- _Objective_
Start at the line that has "The Blender code" and stop at the line that has "LEAST_SPACE = 0.0004". Print those lines and all lines between them exactly, and nothing more.

- _Records shown_
▶

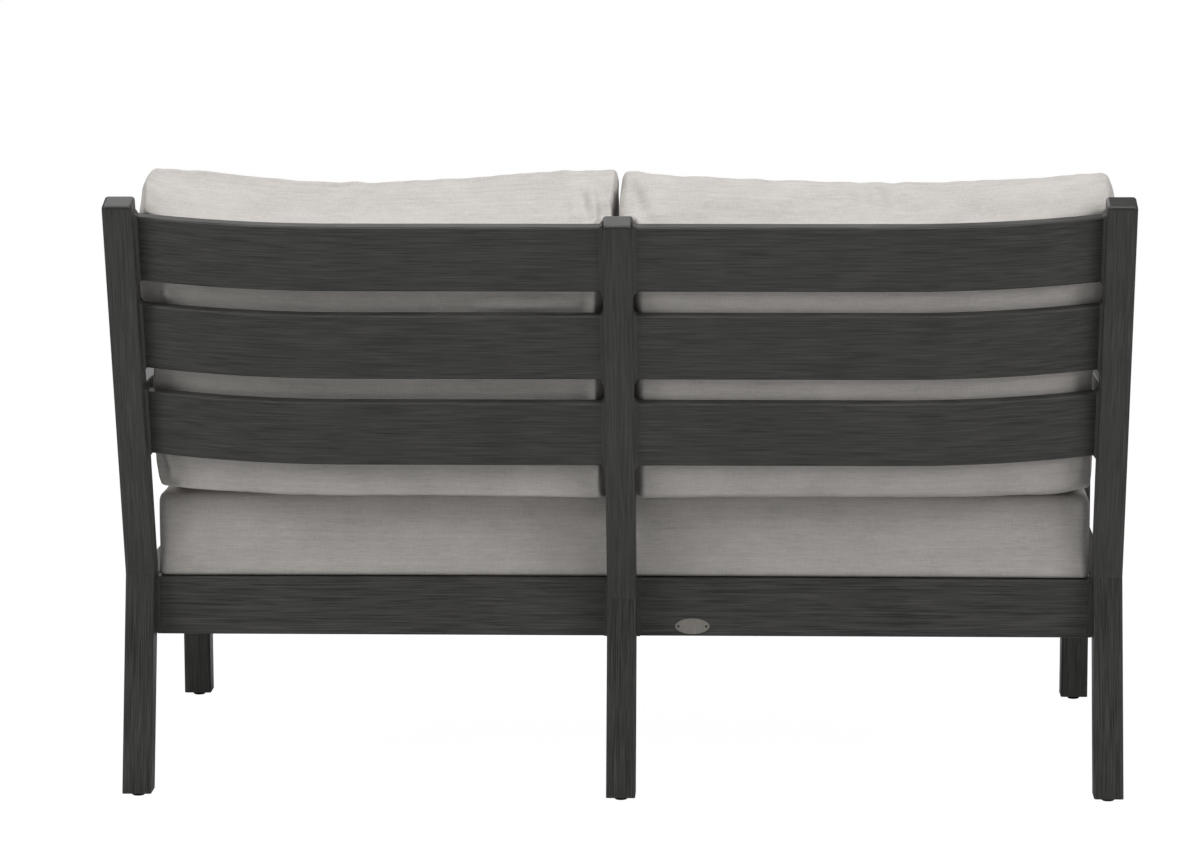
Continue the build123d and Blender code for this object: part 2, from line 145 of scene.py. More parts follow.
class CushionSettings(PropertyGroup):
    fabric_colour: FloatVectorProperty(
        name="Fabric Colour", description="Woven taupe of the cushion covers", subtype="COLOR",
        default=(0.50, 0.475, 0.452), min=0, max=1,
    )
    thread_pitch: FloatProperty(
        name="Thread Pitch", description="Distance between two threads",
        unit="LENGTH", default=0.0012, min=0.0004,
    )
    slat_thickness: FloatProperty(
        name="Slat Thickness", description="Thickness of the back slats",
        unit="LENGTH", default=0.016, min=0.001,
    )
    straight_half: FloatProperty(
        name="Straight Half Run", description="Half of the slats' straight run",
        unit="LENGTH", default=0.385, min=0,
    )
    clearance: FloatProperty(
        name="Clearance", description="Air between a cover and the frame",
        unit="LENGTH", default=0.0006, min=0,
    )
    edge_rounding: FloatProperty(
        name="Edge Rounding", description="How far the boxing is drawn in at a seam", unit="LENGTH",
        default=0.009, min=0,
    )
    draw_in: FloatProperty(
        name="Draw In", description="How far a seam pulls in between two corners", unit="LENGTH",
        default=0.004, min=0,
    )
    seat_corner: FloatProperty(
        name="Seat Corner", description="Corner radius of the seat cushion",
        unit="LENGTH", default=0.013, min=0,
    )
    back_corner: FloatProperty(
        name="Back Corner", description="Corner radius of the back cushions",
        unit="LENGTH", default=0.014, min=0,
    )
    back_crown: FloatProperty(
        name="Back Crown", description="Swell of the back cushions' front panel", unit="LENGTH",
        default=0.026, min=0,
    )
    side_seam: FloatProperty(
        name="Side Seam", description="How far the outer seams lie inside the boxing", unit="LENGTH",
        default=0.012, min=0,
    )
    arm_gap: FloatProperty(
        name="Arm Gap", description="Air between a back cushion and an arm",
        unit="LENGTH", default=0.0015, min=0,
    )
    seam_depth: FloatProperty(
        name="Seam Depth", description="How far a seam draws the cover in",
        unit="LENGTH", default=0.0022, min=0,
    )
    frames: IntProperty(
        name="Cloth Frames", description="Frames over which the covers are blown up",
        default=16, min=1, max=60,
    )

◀
▶

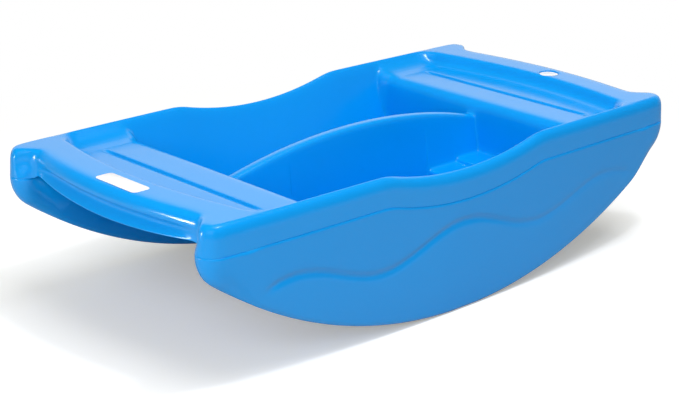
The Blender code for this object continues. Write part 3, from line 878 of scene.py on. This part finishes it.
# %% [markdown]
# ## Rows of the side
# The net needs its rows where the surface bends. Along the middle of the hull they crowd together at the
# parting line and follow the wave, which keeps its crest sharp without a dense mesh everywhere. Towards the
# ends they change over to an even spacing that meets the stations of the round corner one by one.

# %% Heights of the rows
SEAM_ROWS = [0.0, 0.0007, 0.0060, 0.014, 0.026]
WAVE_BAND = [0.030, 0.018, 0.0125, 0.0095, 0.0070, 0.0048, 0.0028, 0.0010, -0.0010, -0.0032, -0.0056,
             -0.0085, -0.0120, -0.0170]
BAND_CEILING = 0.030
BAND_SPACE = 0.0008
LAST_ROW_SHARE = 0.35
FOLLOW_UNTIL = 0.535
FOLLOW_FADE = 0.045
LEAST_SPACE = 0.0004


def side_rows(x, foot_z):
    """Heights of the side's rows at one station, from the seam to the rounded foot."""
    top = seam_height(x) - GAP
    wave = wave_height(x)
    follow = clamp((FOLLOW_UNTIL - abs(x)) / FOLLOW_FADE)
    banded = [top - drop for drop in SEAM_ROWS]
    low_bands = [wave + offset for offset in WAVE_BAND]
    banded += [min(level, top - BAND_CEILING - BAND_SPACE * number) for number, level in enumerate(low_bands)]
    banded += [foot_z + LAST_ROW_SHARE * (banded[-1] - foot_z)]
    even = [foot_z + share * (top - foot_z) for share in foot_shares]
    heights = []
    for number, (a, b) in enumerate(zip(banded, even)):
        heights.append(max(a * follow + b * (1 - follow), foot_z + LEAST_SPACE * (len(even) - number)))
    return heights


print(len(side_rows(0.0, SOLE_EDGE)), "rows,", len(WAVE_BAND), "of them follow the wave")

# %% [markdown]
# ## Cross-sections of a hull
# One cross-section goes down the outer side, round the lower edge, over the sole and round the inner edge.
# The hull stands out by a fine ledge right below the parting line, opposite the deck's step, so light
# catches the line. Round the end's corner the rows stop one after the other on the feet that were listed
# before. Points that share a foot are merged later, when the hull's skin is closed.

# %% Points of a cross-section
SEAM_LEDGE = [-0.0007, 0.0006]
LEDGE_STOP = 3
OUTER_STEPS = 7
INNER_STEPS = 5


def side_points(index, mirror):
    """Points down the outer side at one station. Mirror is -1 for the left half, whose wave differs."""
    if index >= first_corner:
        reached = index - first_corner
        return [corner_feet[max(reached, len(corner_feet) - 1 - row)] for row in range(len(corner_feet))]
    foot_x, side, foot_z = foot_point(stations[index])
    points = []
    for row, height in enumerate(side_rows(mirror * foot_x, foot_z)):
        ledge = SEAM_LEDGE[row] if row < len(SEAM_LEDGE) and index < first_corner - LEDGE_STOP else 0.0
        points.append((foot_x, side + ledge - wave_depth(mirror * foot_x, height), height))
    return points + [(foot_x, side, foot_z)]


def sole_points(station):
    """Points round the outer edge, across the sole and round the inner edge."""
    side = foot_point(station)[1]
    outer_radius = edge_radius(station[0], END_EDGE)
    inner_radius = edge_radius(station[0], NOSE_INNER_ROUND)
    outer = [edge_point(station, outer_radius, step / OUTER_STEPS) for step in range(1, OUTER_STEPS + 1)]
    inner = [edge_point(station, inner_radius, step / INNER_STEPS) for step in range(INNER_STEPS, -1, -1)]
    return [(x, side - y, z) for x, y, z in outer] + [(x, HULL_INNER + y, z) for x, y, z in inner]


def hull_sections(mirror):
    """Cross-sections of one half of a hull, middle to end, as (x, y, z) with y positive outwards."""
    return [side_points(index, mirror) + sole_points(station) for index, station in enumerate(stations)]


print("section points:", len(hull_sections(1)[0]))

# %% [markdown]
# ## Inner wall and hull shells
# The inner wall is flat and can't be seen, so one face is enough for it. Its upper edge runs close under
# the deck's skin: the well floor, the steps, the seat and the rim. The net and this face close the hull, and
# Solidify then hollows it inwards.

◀

- _Final answer_
The Blender code for this object continues. Write part 3, from line 878 of scene.py on. This part finishes it.
# %% [markdown]
# ## Rows of the side
# The net needs its rows where the surface bends. Along the middle of the hull they crowd together at the
# parting line and follow the wave, which keeps its crest sharp without a dense mesh everywhere. Towards the
# ends they change over to an even spacing that meets the stations of the round corner one by one.

# %% Heights of the rows
SEAM_ROWS = [0.0, 0.0007, 0.0060, 0.014, 0.026]
WAVE_BAND = [0.030, 0.018, 0.0125, 0.0095, 0.0070, 0.0048, 0.0028, 0.0010, -0.0010, -0.0032, -0.0056,
             -0.0085, -0.0120, -0.0170]
BAND_CEILING = 0.030
BAND_SPACE = 0.0008
LAST_ROW_SHARE = 0.35
FOLLOW_UNTIL = 0.535
FOLLOW_FADE = 0.045
LEAST_SPACE = 0.0004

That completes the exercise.